The German Predicament

           In the face of all this, Germany is still the main country, which is shouldering the expense for all the other countries’ fiscal irresponsibility.  Angela Merkel, the German Chancellor stated after this last G-20 summit that, “The debt crisis will not simply go away,” Mrs. Merkel said. “It will certainly be a decade before we are in a better position.”  These are hardly words of optimism coming from the country footing the majority of the bill for the irresponsibility.  This brings up an interesting question.  How committed is Germany to seeing the crisis through and is it possible for them to leave?

            At the start of the crisis, Germany was very committed.  They forked out large amounts of funds in a very short period of time.  As the crisis has progressed, they have proven less willing.  Recently, they were asked by the US, Britain, and France to sell of their 3,000 metric tons of gold reserves to contribute to new bailout funds.  Germany firmly refused and stated they wanted to keep their gold reserves untouchable.  The final question that has to be asked is if Germany decides they have had enough can they leave the European Union and the Euro and if they do so what will be the impact on EU?  In a past ruling of the German Constitutional Court, they stated there were two reasons that Germany could leave the Euro.  First, if the EU became an inflationary state and second if Germany became the “defacto bailout country of choice.”  Both of these situations are not far from reality at this point, which leads to what will happen if Germany leaves. 

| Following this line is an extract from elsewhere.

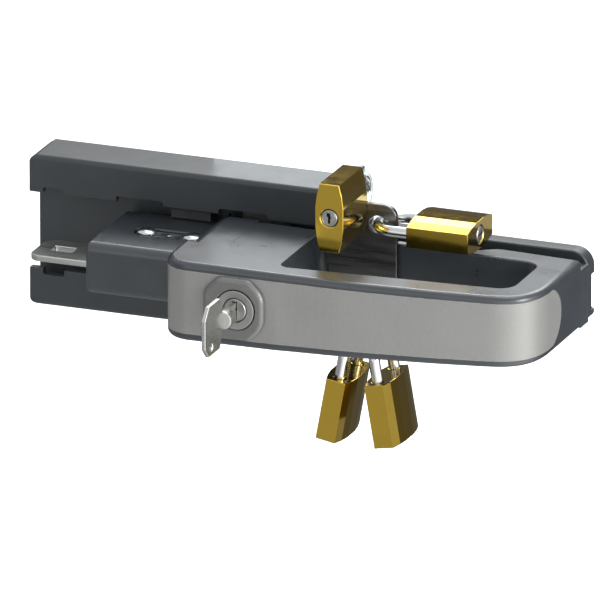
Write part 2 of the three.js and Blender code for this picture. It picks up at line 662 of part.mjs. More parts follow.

           In the event that Germany leaves.  It is highly likely that the entire European Union will fall apart or at the very minimum the euro and economic union will be small or nonexistent.  If Germany left the union, it would be the spark that lights the fuses of a dozen economic bombs that lie across Europe.  In the end, the political future of Europe is far from bright and will most likely be the first domino to fall in the upcoming economic recession or depression.